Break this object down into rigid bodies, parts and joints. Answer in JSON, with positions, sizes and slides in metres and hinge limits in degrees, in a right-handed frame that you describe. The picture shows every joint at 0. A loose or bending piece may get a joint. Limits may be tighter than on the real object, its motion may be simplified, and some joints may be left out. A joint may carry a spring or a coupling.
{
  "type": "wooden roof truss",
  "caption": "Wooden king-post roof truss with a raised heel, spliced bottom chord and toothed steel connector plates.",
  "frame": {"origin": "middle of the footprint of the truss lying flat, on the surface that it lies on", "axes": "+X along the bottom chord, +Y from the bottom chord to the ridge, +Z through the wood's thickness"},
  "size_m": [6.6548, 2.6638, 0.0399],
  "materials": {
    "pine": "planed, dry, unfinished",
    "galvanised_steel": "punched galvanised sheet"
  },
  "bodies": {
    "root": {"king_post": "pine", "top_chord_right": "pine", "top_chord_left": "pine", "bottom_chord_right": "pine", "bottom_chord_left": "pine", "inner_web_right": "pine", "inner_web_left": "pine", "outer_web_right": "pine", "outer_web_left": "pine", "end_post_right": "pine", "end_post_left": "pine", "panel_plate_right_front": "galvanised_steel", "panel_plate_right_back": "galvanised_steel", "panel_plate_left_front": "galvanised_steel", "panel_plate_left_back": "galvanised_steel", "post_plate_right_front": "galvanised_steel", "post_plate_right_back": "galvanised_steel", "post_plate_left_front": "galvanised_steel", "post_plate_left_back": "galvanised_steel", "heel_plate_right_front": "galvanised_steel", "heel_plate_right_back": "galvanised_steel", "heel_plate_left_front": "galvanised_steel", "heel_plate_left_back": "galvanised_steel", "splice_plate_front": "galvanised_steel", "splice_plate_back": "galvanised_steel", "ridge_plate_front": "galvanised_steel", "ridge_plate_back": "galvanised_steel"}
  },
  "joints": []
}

Exercise aim
Using the material above, report each line where "bodies" occurs.

Final result
Break this object down into rigid bodies, parts and joints. Answer in JSON, with positions, sizes and slides in metres and hinge limits in degrees, in a right-handed frame that you describe. The picture shows every joint at 0. A loose or bending piece may get a joint. Limits may be tighter than on the real object, its motion may be simplified, and some joints may be left out. A joint may carry a spring or a coupling.
  "bodies": {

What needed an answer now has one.